Personally by not taking taking a life slann in the first place. Playing against the life slann in TG is rather easy, stop throne of vines and sooner or later he will blow his unit to kingdom come with one miscast. Life can only really help one unit a turn (flesh to stone) so kill whatever isnt T8 and when you need to go for the bunker itself just scroll the flesh to stone. Throne is prioritized based on how many dice are thrown to cast it and what the score is. assuming a 7 vs 5 split if you 5 dice throne I will let it go and stop everything else and give up 2 of my own power dice next turn to dispel it. Otherwise if you roll low on 3 dice or only roll 2 I will probably stop it with 3 dice and one other spell. One unboosted life spell is pretty meh for a whole magic phase.

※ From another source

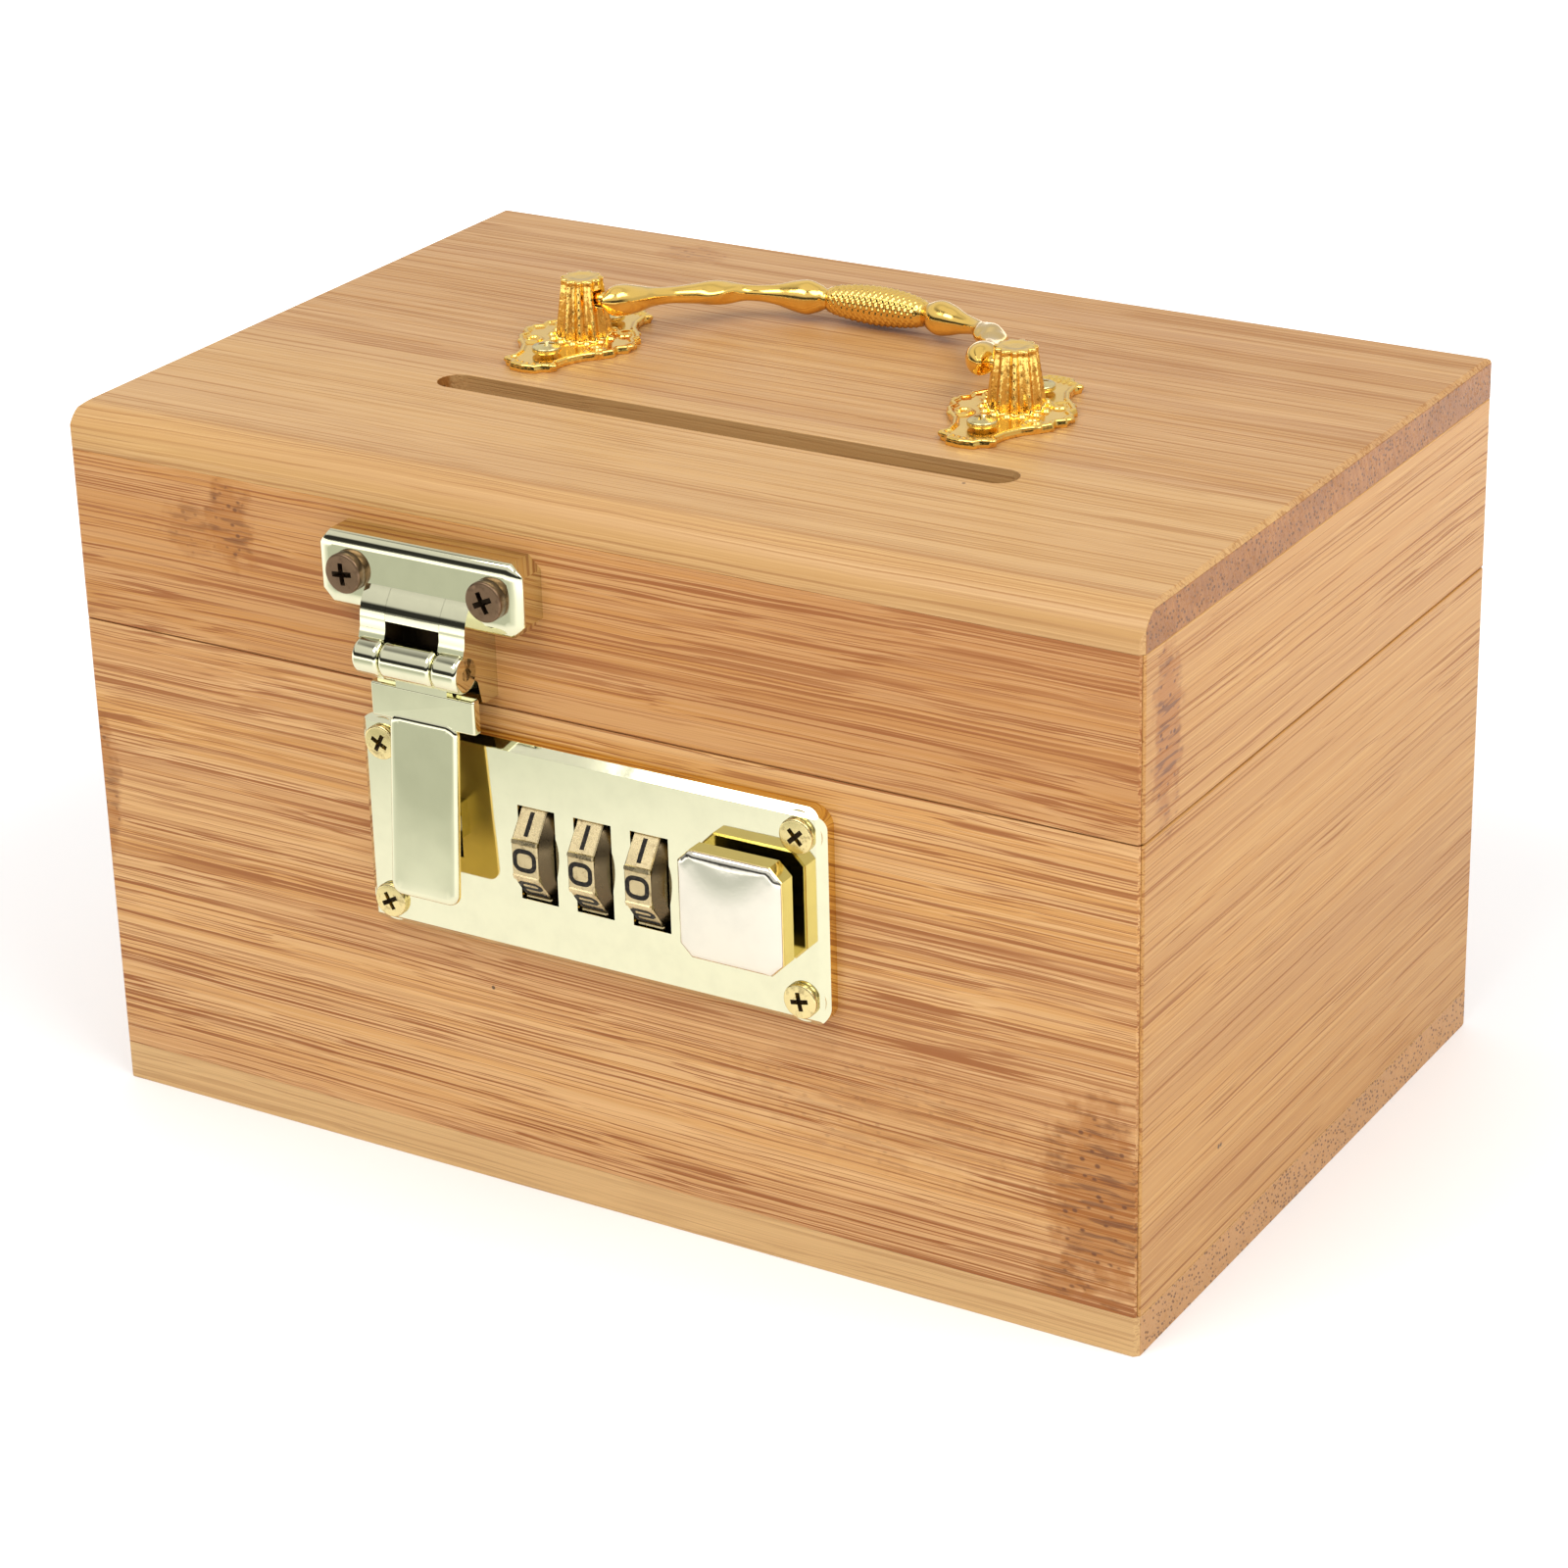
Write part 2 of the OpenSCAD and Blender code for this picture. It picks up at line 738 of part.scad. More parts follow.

Against a Life caster, I usually let Throne of Vines go. Mostly I stop it when the Life caster has a good target for Dwellers and 6+ dice remaining. When that isn't the case, allow Throne of Vines and stop Flesh to Stone.
Irish and David have provided some very good examples of the situational decision that needs to be made with regard to stopping throne of vines. Essentially, the decision rests on what other spells are out there that could either really hurt one of your units either directly (dwellers) or indirectly (flesh to stone on a unit that is in an important combat). Of note, keep in mind that ToV is a remains in play and thus can be dispelled "at any point in a subsequent magic phase" [p. 36]. Thus, a rather dirty skaven trick that I learned on the receiving end is to allow it off in one turn and leave it RiP. Most players will then cast with wild abandon and when they get the IF casting, the other player immediately dispels ToV. The spell is still resolved but with ToV gone, a roll now must be made on the miscast table.
I have never encountered a person in real life that would allow that. If ToV was up when the miscast roll happened, its affects apply (ignore miscast on 2+). Yes you can argue the rules allow your interpretation, but, again, I have never met a person that would attempt that sort of &%*#$ argument in a real game. For a bunch of people, an opponent claiming your interpretation would be a "pack up my army and go home" moment.
Like Irish, I never actually play with a life slann, but if this happened to me: At the club, where everyone knows each other, I'd let everyone know what he is trying and tell him that's bull, the miscast protection was up when the spell was cast, you can dispell throne after but when the miscast occurred, throne was up and the protection is there because you can interrupt the spell sequence I,e Roll, miscast, miscast protection then free to dispell, this isn't MtG and you can't interrupt the spell sequence At a tournament, I would call over the TO and ask for a ruling, 99% confident they would rule in my favour, for the above reason
I figured that interpretation of dispelling ToV "at any point" would raise a few hackles and having learned it the hard way by being on the receiving end, I agree it is quite unsporting. However, the call was supported by the TO and I ate the miscast and killed a bunch of TG in the subsequent minor detonation. Having thought about it afterwards, I do agree with the interpretation although I don't use it myself since it is unsporting and takes away the fun of the game.
Woah I think it is pretty insane to allow such interpretation and allowing players to render the protection of Throne of Vines useless since it is so easy to dispell a 8+ RiP spell. Personally I would say that is interrupting the whole casting process and should not be allowed. The whole idea of waiting for your opponent to have a miscast, then dispell his miscase protection immediately just sounds so wrong to me. If someone do that to me I will just pack up and go, noting to self to never play him again. If I am in tournament maybe I will just surrender and say to him "congratz you win" and give him a zero for sportsmanship.
This is the same problem that the CD Chalice of Darkness presents, in that you can use it at "any time" but there are no discrete steps inside phases so people think you can use it after casting but before dispel dice are cast. The problem is that WHFB has very poor sequencing when compared to a game like MtG where everything is strictly defined. Ultimately every major tournament has ruled that spells are discrete events which occur as a cast then dispel process and you can't split it. Otherwise you have a stupid situation where the players have to race to roll the dice/announce actions first which is all kinds of messed up. I would clarify this rule at any tournament I went to and refuse to attend if they ruled RiP dispelling and Chalice this way. As for Throne of Vines, I don't use Life Slann, but in the mirror match I'd let it go everytime as the T, or a regen is irrelevant to how I'd kill a TG bunker.